Gabe won't blow anyone away with an array of moves in the post, but he understands his limitations and plays to his strengths. He's quick off of the floor and does enough on the offensive end to require attention from the opposition.
Olaseni's defensive game clearly is ahead of his offense. He has a good feel for from where the shot is coming and helps well.
He also is put together much better than former Hawkeye Kurt Looby, to whom he's drawn comparisons. I actually don't think the two have that much in common on the floor.
I still wonder how effective he'll be on offense once the scouting reports reflect his limited package in the post. I also was not blown away by his rebounding. He needs to work on positioning and he gets out of it while trying to block too many shots.
Other than Gatens, Oglesby looked like the only Hawkeye player comfortable shooting from behind the arc. He's developed a smooth stroke and I liked that he didn't force it.
What surprised me the most about Oglesby was his ability to handle the ball and pass. He saw the court very well.

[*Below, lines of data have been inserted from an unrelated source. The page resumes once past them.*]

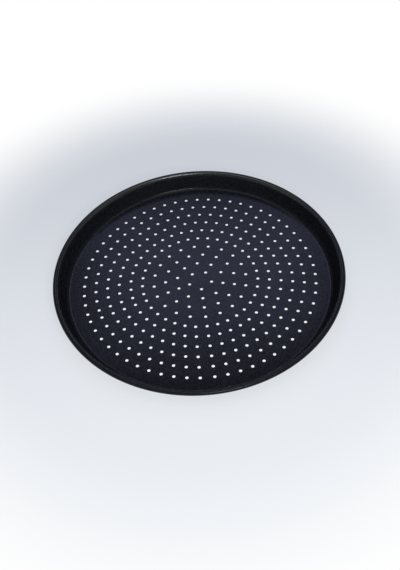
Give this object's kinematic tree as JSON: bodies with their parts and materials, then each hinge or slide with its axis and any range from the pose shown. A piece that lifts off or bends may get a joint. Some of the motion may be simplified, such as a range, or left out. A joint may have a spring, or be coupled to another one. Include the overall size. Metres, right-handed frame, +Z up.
{
  "type": "perforated pizza pan",
  "caption": "Round pizza pan of pressed sheet with rows of punched holes in a flat floor, a short sloped wall and a rim curled round a steel wire.",
  "frame": {"origin": "centre of the underside of the floor", "axes": "+Z up out of the pan along its axis; +X to the right and +Y away from the viewer, as the pan lies in the picture"},
  "size_m": [0.3999, 0.4, 0.0255],
  "materials": {
    "coated_sheet": "dark blue-black non-stick coating, satin with a fine grain",
    "rim_wire": "drawn steel wire"
  },
  "bodies": {
    "root": {"pan_shell": "coated_sheet", "rim_wire": "rim_wire"}
  },
  "joints": []
}
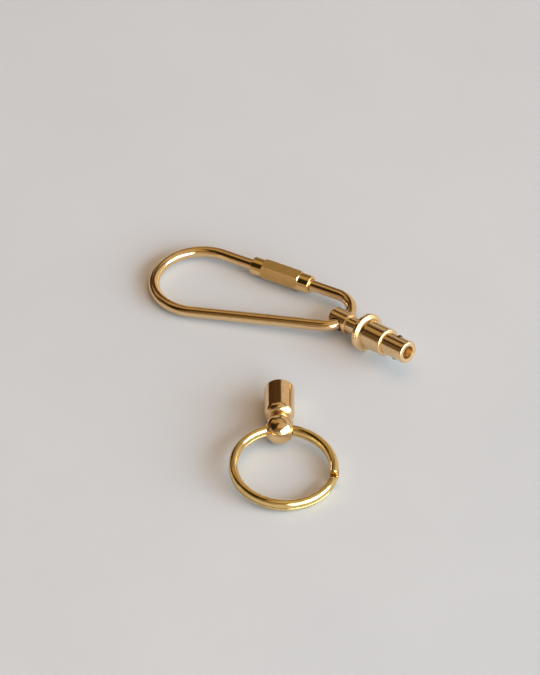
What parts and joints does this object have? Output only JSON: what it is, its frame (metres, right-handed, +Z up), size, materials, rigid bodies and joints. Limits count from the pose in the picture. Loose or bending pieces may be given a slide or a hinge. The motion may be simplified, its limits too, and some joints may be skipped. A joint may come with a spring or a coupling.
{
  "type": "key holder",
  "caption": "Key holder lying uncoupled: a screw-lock wire link with a sprung ball-lock plug on a swinging stem, and a loose socket with a swivel eye and a split ring.",
  "frame": {"origin": "under the middle of both halves as they lie, at bench height", "axes": "+Z up, +Y along the loose half's socket out of its mouth, +X towards the plug"},
  "size_m": [0.0708, 0.1008, 0.0109],
  "materials": {
    "polished_brass": "polished, warm",
    "satin_brass": "satin, drawn along the flats",
    "yellow_brass": "polished, yellower",
    "bright_steel": "bright",
    "dark_steel": "hardened, dark",
    "bronze": "turned bronze"
  },
  "bodies": {
    "link": {"link_wire": "polished_brass"},
    "liner": {"thread_liner": "bright_steel"},
    "sleeve": {"screw_sleeve": "satin_brass"},
    "stem": {"stem_eye": "polished_brass", "lock_spindle": "polished_brass"},
    "spring_seat": {"thrust_washer": "bronze", "release_spring": "bright_steel"},
    "plug": {"plug_body": "polished_brass", "rear_bush": "bronze"},
    "ball_a": {"lock_ball_a": "dark_steel"},
    "ball_b": {"lock_ball_b": "dark_steel"},
    "socket": {"socket_shell": "polished_brass"},
    "eye": {"swivel_eye": "polished_brass", "eye_washer": "bronze", "eye_clip": "bright_steel"},
    "key_ring": {"split_ring": "yellow_brass"}
  },
  "joints": [
    {"name": "sleeve_travel", "type": "slide", "parent": "link", "child": "liner", "axis": [0.8663, -0.4986, 0.0311], "range_m": [-0.008, 0]},
    {"name": "sleeve_turn", "type": "hinge", "parent": "liner", "child": "sleeve", "pos_m": [-0.00703, 0.04246, 0.0029], "axis": [0.8663, -0.4986, 0.0311], "range_deg": [-5761, 0]},
    {"name": "stem_swing", "type": "hinge", "parent": "link", "child": "stem", "pos_m": [0.01662, 0.01915, 0.00346], "axis": [0.7268, 0.686, 0.0341], "range_deg": [-100, 120]},
    {"name": "plug_swivel", "type": "hinge", "parent": "stem", "child": "spring_seat", "pos_m": [0.01662, 0.01915, 0.00346], "axis": [0.6702, -0.7192, 0.1834], "continuous": true},
    {"name": "release_pull", "type": "slide", "parent": "spring_seat", "child": "plug", "axis": [0.6702, -0.7192, 0.1834], "range_m": [-0.002, 0], "stiffness_N_per_m": 300, "springref_m": 0.001, "deforming": ["release_spring"]},
    {"name": "ball_a_slide", "type": "slide", "parent": "plug", "child": "ball_a", "axis": [-0.2455, -0.448, -0.8597], "range_m": [-0.0004, 0]},
    {"name": "ball_b_slide", "type": "slide", "parent": "plug", "child": "ball_b", "axis": [0.2455, 0.4479, 0.8597], "range_m": [-0.0004, 0]},
    {"name": "halves_apart", "type": "slide", "parent": "link", "child": "socket", "axis": [0, -1, 0], "range_m": [0, 0.03]},
    {"name": "eye_swivel", "type": "hinge", "parent": "socket", "child": "eye", "pos_m": [-0.00027, -0.0235, 0.0039], "axis": [0, 1, 0], "continuous": true},
    {"name": "ring_swing", "type": "hinge", "parent": "eye", "child": "key_ring", "pos_m": [-0.00027, -0.0235, 0.0039], "axis": [0.9986, 0, -0.0523], "continuous": true}
  ],
  "couplings": [
    {"joint": "sleeve_turn", "follows": "sleeve_travel", "rad_per_m": 12566},
    {"joint": "ball_a_slide", "follows": "release_pull", "ratio": 0.2},
    {"joint": "ball_b_slide", "follows": "release_pull", "ratio": 0.2}
  ]
}
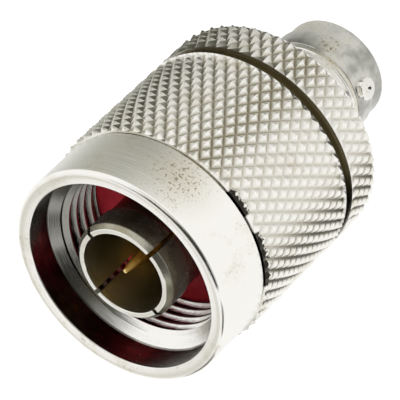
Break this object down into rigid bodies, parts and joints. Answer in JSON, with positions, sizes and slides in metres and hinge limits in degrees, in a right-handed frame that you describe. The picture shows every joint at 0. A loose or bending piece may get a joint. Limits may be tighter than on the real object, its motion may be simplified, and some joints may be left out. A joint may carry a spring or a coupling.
{
  "type": "n plug to bayonet jack coaxial adapter",
  "caption": "Straight coaxial adapter: knurled spinning N coupling nut over a slotted contact and gold pin, with a bayonet jack behind.",
  "frame": {"origin": "on the common axis, in the plane of the bayonet jack's mating face that the adapter stands on", "axes": "+Z along the common axis and out of the N mouth"},
  "size_m": [0.0208, 0.0208, 0.033],
  "materials": {
    "nut_nickel": "bright nickel plate over turned and knurled brass",
    "body_nickel": "bright nickel plate over turned brass",
    "contact_nickel": "nickel plate over slotted spring brass",
    "spring_metal": "plain spring bronze",
    "gold_plate": "gold plate, polished",
    "silicone": "smooth red silicone",
    "ptfe": "waxy white PTFE"
  },
  "bodies": {
    "adapter_body": {"body": "body_nickel", "bayonet_studs": "body_nickel", "outer_contact": "contact_nickel", "front_insulator": "ptfe", "centre_contact": "gold_plate", "rear_insulator": "ptfe", "gasket": "silicone", "retaining_ring": "spring_metal"},
    "nut": {"coupling_nut": "nut_nickel"}
  },
  "joints": [
    {"name": "nut_spin", "type": "hinge", "parent": "adapter_body", "child": "nut", "pos_m": [0, 0, 0.0217], "axis": [0, 0, 1], "continuous": true}
  ]
}
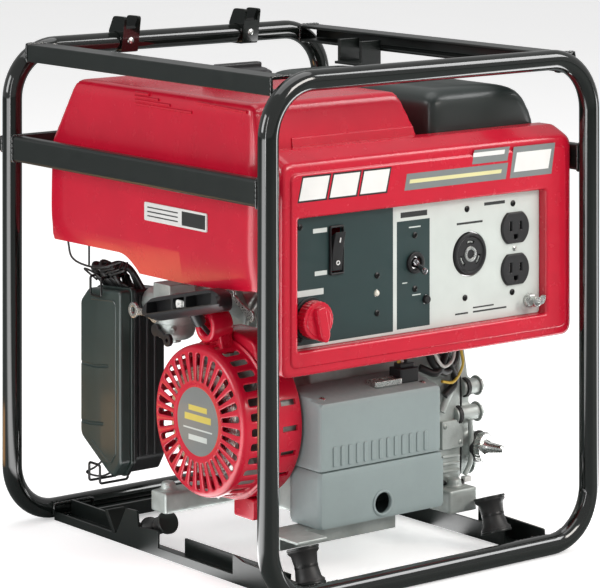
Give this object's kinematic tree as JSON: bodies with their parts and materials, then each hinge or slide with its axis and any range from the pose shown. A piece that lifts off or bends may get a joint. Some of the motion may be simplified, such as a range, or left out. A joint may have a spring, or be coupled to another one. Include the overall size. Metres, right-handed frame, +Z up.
{
  "type": "open-frame portable generator",
  "caption": "Portable petrol generator: tube frame, red fuel tank and control panel, recoil-start engine, frequency-converter box.",
  "frame": {"origin": "centre of the whole object's box in plan, at floor height; the middle of the two loops lies 3.15 mm in front of it", "axes": "+Z up, -Y towards the control panel, -X towards the recoil starter; the crankshaft runs along X"},
  "size_m": [0.4042, 0.4318, 0.489],
  "materials": {
    "black_gloss": "gloss black enamel",
    "black_satin": "satin black-green enamel",
    "red_paint": "gloss red enamel",
    "red_plastic": "moulded gloss red",
    "plate": "satin off-white and grey-green print",
    "black_plastic": "fine moulded texture",
    "lamp_lens": "clear lens",
    "rubber": "matt black rubber",
    "cast_aluminium": "as-cast, lightly painted silver",
    "muffler_steel": "heat-toned aluminised steel",
    "steel": "zinc plated",
    "windings": "varnished copper windings",
    "cleaner_green": "moulded dark green-grey",
    "foam": "oiled open-cell foam",
    "converter_grey": "fine-textured blue-grey"
  },
  "bodies": {
    "frame": {"front_loop": "black_gloss", "rear_loop": "black_gloss", "left_top_bar": "black_satin", "right_top_bar": "black_satin", "left_mid_bar": "black_satin", "right_mid_bar": "black_satin", "rear_crossbar": "black_satin", "left_rail": "black_satin", "right_rail": "black_satin", "rear_base_plate": "black_satin", "left_stacking_lug": "black_gloss", "right_stacking_lug": "black_gloss", "mount_front_left": "rubber", "mount_front_right": "rubber", "mount_rear_left": "rubber", "mount_rear_right": "rubber", "panel_box": "red_paint", "face_plate": "plate", "indicator_lamp": "lamp_lens", "twist_lock_outlet": "black_plastic", "upper_outlet": "black_plastic", "lower_outlet": "black_plastic", "ground_stud": "steel", "fuel_tank": "red_plastic", "fuel_strainer": "steel", "muffler_cover": "black_gloss", "muffler": "muffler_steel", "muffler_stay": "black_satin", "crankcase": "cast_aluminium", "side_cover": "cast_aluminium", "cylinder_head": "cast_aluminium", "stator": "windings", "fan_housing": "red_paint", "recoil_cover": "red_paint", "spark_plug": "steel", "plug_cap": "rubber", "carburettor": "cast_aluminium", "cleaner_case": "black_plastic", "cleaner_cover": "cleaner_green", "filter_element": "foam", "converter_base": "converter_grey", "converter_cover": "converter_grey", "converter_bar": "cast_aluminium", "fuel_hose": "rubber"},
    "crank": {"crankshaft": "steel", "flywheel": "cast_aluminium"},
    "recoil_reel": {"recoil_reel": "steel"},
    "starter_handle": {"starter_handle": "black_plastic"},
    "fuel_cap": {"fuel_cap": "black_plastic"},
    "rocker_switch": {"rocker_switch": "black_plastic"},
    "engine_knob": {"engine_knob": "red_plastic"},
    "breaker_toggle": {"breaker_toggle": "steel"},
    "reset_button": {"reset_button": "black_plastic"},
    "ground_wing_nut": {"ground_wing_nut": "steel"},
    "oil_filler_cap": {"oil_filler_cap": "steel"},
    "choke_lever": {"choke_lever": "steel"},
    "fuel_valve_lever": {"fuel_valve_lever": "black_plastic"},
    "governor_arm": {"governor_arm": "steel"},
    "upper_clip": {"upper_clip": "steel"},
    "lower_clip": {"lower_clip": "steel"}
  },
  "joints": [
    {"name": "crank_spin", "type": "hinge", "parent": "frame", "child": "crank", "pos_m": [0, -0.06515, 0.142], "axis": [1, 0, 0], "continuous": true},
    {"name": "starter_pull", "type": "slide", "parent": "frame", "child": "starter_handle", "axis": [-0.7071, 0, 0.7071], "range_m": [0, 0.5]},
    {"name": "recoil_reel_turn", "type": "hinge", "parent": "frame", "child": "recoil_reel", "pos_m": [0, -0.06515, 0.142], "axis": [1, 0, 0], "range_deg": [0, 690]},
    {"name": "fuel_cap_turn", "type": "hinge", "parent": "frame", "child": "fuel_cap", "pos_m": [-0.064, 0.00685, 0.44], "axis": [0, 0, 1], "range_deg": [0, 90]},
    {"name": "rocker_switch_tilt", "type": "hinge", "parent": "frame", "child": "rocker_switch", "pos_m": [-0.098, -0.18315, 0.307], "axis": [1, 0, 0], "range_deg": [-18, 0]},
    {"name": "engine_knob_turn", "type": "hinge", "parent": "frame", "child": "engine_knob", "pos_m": [-0.128, -0.18315, 0.249], "axis": [0, 1, 0], "range_deg": [0, 90]},
    {"name": "breaker_toggle_flip", "type": "hinge", "parent": "frame", "child": "breaker_toggle", "pos_m": [-0.005, -0.18315, 0.286], "axis": [1, 0, 0], "range_deg": [-48, 0]},
    {"name": "reset_button_press", "type": "slide", "parent": "frame", "child": "reset_button", "axis": [0, 1, 0], "range_m": [0, 0.002]},
    {"name": "ground_wing_nut_turn", "type": "hinge", "parent": "frame", "child": "ground_wing_nut", "pos_m": [0.136, -0.19315, 0.236], "axis": [0, 1, 0], "range_deg": [0, 720]},
    {"name": "oil_filler_cap_turn", "type": "hinge", "parent": "frame", "child": "oil_filler_cap", "pos_m": [0.129, -0.11715, 0.088], "axis": [0.3192, -0.9477, 0], "range_deg": [0, 720]},
    {"name": "choke_lever_turn", "type": "hinge", "parent": "frame", "child": "choke_lever", "pos_m": [-0.142, 0.03485, 0.222], "axis": [1, 0, 0], "range_deg": [0, 35]},
    {"name": "fuel_valve_lever_turn", "type": "hinge", "parent": "frame", "child": "fuel_valve_lever", "pos_m": [-0.132, 0.04685, 0.205], "axis": [1, 0, 0], "range_deg": [0, 90]},
    {"name": "governor_arm_swing", "type": "hinge", "parent": "frame", "child": "governor_arm", "pos_m": [-0.062, -0.00915, 0.218], "axis": [1, 0, 0], "range_deg": [-20, 0]},
    {"name": "upper_clip_swing", "type": "hinge", "parent": "frame", "child": "upper_clip", "pos_m": [-0.117, 0.11885, 0.242], "axis": [0, 1, 0], "range_deg": [0, 90]},
    {"name": "lower_clip_swing", "type": "hinge", "parent": "frame", "child": "lower_clip", "pos_m": [-0.117, 0.12085, 0.056], "axis": [0, 1, 0], "range_deg": [-90, 0]}
  ],
  "couplings": [
    {"joint": "recoil_reel_turn", "follows": "starter_pull", "rad_per_m": 23.8}
  ]
}
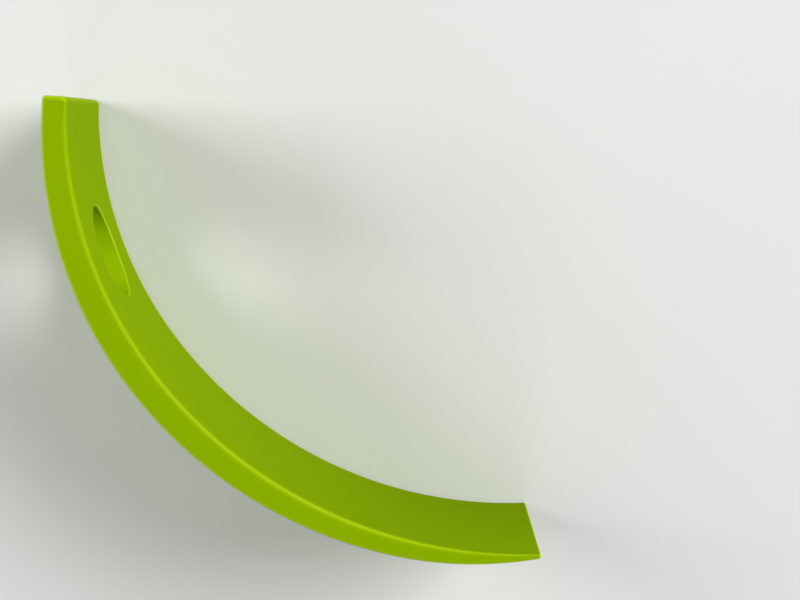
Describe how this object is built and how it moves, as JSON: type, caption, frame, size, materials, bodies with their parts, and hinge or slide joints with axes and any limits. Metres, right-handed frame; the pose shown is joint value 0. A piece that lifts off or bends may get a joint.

Oglesby also wasn't afraid to stick his nose in there as a rebounder.
I don't like to overstate the obvious, but like White and many incoming freshmen, Oglesby is slight of build. He probably will have to overcome that throughout his first season.
My other concern for Oglesby would be quickness against college level guards on defense. I saw several athletic players break him down in the PTL.
In the interest of full disclosure, I probably saw Archie the least of any Hawkeye in the PTL. He suffered early on with some shin splints and those were the nights I watched his team.
In the limited minutes I caught Archie, he looked pretty much like the same player we've seen in his time at Iowa - limited on offense, runs the floor pretty well and can defend.
Consistent positive play has eluded Archie and Brommer throughout their careers. We've seen flashes of breakouts only to be disappointed by regression.
These senior big men need to figure it out. If they don't, Olaseni is more than capable of stealing minutes at the five.